Le score le plus important a été réalisé par Julien Dive dans la 2e circonscription de l’Aisne, en ballottage favorable face au Rassemblement national. Le député sortant totalise 35,91% des voix, à peine moins que lors du 1er tour des législatives en 2017.

Victor Habert Dassault, lui aussi talonné par le Rassemblement national, réalise néanmoins une performance satisfaisante : 32,46 % des voix. Le score n’a rien à voir avec les 58,44% qu’il avait obtenus lors du premier tour de la législative partielle organisée après le décès de son oncle Olivier Dassault, mais après seulement un an de mandat et peu d’expérience en politique, le jeune député sortant parvient tout de même à sortir en ballottage favorable à l’issue de ce premier tour.

Parmi les Républicains qui parviennent à tirer leur épingle du jeu également, Emmanuel Maquet. Dans la 3e circonscription de la Somme, il totalise 26,57 % des voix derrière le candidat du Rassemblement national. Dans la 7e circonscription de l’Oise, Maxime Minot obtient lui aussi un score similaire. En deuxième position, avec 26,32% des voix, il sera opposé au PCF. La preuve pour lui que "cette droite qu’on disait asphyxiée ne l’est pas", même s’il estime aussi que sa personnalité, ses efforts pour relayer la parole des habitants à Paris et son ancrage local ont fait la différence.

 

Dernière figure LR à se distinguer : Pierre Vatin, dans la 5e circonscription de l’Oise.

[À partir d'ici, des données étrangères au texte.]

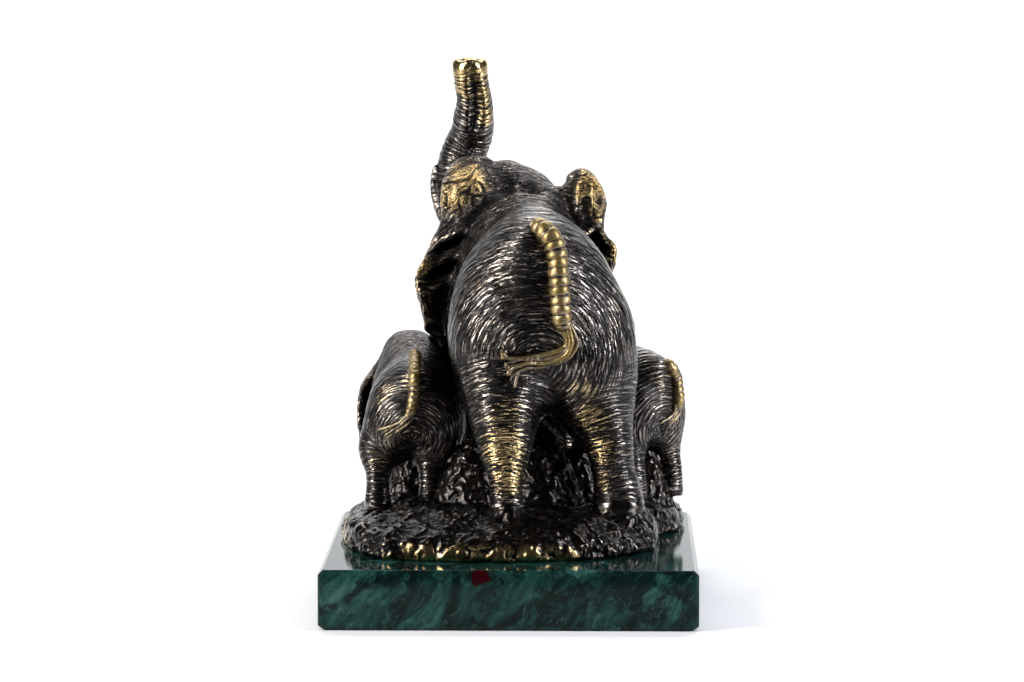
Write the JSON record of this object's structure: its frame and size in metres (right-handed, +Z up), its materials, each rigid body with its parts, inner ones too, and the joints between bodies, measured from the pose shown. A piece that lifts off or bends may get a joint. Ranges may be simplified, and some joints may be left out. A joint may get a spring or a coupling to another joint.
{
  "type": "bronze elephant group sculpture",
  "caption": "Small bronze group of a mother elephant with raised trunk walking between her calves on rough ground, on a polished green marble slab.",
  "frame": {"origin": "middle of the marble slab's underside", "axes": "+Z up, the animals walk towards +Y with their backs to -Y, +X to the right of someone who stands behind them"},
  "size_m": [0.125, 0.14, 0.1839],
  "materials": {
    "bronze": "dark brown patina, worn golden on the raised parts",
    "marble": "polished"
  },
  "bodies": {
    "root": {"bronze_group": "bronze", "marble_plinth": "marble"}
  },
  "joints": []
}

Avec 23,19% des voix, il se retrouve second derrière le Rassemblement national et peut lui aussi espérer conserver son siège de député à l’issue du second tour.

Un score catastrophique à la présidentielle

"C’est un soulagement par rapport à ce qu’on a vu à la présidentielle, confie Christophe Coulon. Nationalement, LR fait presque 11%. C’est deux fois le score de Valérie Pécresse à la présidentielle, mais il faut tout remettre à zéro dans ce parti politique."   

Même enthousiasme du côté de Pierre Savreux : "Les Républicains ont fait mentir les pronostics en se montrant capables de rester la première force d’opposition crédible à Emmanuel Macron, écrit le président de la fédération Les Républicains dans la Somme dans un communiqué. Ni la nébuleuse coalition d’extrême-gauche qui se disloque déjà avant même de siéger, ni le Rassemblement national ne sont en mesure d’apporter un projet alternatif sérieux au service de nos concitoyens."  

Mais cette prime aux sortants en Picardie masque aussi des résultats peu élevés dans bien d’autres circonscriptions. Des résultats que les principaux intéressés ne souhaitent pas forcément commenter à l’image d’Arnaud Dumontier, arrivé 4e dans la 4e circonscription de l’Oise, loin derrière Eric Woerth passé dans le camp de La République en marche.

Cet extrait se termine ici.